Now it’s not fair to say that critics and audiences lost interest in
Garson’s abilities. It’s just that her films suffered from poor production
or poor script work. One particular example is Desire Me, the only
major film ever issued without a director's credit, and the fact that none
of the four directors who worked on the film (including George Cukor and
Mervyn LeRoy) would allow their names to be used on screen. Clearly the
picture was a disaster from the beginning. There were numerous conflicts
involving the directors and cast and Garson even suffered injuries when she
and a costar were swept down shore by a rogue wave during shooting. But
through all of the troubles, Garson managed to give a sincere performance.

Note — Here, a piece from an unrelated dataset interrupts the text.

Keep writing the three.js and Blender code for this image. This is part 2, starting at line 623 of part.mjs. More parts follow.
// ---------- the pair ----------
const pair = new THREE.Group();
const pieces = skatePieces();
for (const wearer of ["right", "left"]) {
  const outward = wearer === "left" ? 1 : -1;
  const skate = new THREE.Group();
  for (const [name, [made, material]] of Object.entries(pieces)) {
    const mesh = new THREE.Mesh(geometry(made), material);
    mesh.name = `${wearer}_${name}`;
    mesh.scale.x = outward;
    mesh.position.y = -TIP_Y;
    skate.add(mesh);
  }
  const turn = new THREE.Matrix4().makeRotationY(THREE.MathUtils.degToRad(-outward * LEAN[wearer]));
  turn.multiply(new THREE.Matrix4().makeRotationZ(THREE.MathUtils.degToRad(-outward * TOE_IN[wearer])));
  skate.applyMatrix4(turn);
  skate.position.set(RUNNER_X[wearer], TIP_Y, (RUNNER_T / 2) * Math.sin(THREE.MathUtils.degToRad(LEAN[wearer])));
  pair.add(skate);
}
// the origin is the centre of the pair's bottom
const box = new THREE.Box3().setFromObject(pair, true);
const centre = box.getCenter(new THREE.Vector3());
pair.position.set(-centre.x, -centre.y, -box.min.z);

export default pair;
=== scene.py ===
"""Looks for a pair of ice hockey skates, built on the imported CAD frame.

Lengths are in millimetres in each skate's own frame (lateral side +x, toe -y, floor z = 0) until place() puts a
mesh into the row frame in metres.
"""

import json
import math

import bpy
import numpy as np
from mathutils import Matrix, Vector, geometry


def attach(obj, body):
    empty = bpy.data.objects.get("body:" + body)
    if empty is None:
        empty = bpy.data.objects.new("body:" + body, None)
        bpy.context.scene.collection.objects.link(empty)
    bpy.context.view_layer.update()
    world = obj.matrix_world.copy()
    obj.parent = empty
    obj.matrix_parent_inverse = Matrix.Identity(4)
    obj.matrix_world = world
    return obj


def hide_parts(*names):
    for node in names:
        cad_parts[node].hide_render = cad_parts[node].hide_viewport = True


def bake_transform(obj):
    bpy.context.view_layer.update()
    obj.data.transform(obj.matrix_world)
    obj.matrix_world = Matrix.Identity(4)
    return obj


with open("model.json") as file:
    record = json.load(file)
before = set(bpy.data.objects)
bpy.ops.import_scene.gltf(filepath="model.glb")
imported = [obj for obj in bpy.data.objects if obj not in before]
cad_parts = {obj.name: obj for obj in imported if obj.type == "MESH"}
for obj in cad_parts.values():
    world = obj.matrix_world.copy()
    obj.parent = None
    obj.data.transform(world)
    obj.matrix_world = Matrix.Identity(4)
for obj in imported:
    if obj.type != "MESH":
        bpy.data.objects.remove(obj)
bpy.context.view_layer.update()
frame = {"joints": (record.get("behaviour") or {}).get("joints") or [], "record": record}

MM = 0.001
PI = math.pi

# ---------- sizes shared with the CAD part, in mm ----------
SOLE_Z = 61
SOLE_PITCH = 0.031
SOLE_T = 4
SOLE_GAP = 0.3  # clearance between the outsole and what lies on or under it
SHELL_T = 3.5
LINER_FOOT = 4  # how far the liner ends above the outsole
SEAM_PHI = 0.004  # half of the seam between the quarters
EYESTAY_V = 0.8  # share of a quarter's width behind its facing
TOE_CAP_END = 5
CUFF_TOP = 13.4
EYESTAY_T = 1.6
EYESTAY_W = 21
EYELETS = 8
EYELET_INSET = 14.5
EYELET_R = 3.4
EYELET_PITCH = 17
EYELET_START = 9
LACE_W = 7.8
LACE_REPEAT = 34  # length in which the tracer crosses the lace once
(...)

And that is one of the most enduring qualities she possessed. She never gave
a lackluster performance, usually the shining star in an otherwise helpless,
befuddled film.
But it was known
that while at MGM, Garson repeatedly said she would have like to have been
cast in more comedies than dramas and was jealous that they went to another
redhead at the studio. Ironically, the other redhead, Lucille Ball, was
desperate to star in dramas. However, Garson had a clear philosophy…
"All I know about getting something that you want
is that there are three essential things: wanting, trying and getting the
opportunity, the breaks. None works alone without the others. Wanting is
basic. Trying is up to you. And the breaks - I do know this, they always
happen."
Today we at filmbuffonline.com celebrate Greer Garson, one of the most
underrated of all successful actresses. She may not have had the illustrious
career as such screen luminaries as Joan Crawford or Bette Davis but with
movies like Goodbye, Mr. Chips and Mrs. Miniver, she touched our hearts with
her strong, loving performances. Just as actress Eve Plumb (who co-starred
with Garson in TV’s Little Women, once recalled,
"I remember her as gracious and beautiful. She had stature, but it didn't
make her inaccessible. She wasn't somebody you'd poke and tell a dirty joke
to, but she gave off a real feeling of warmth."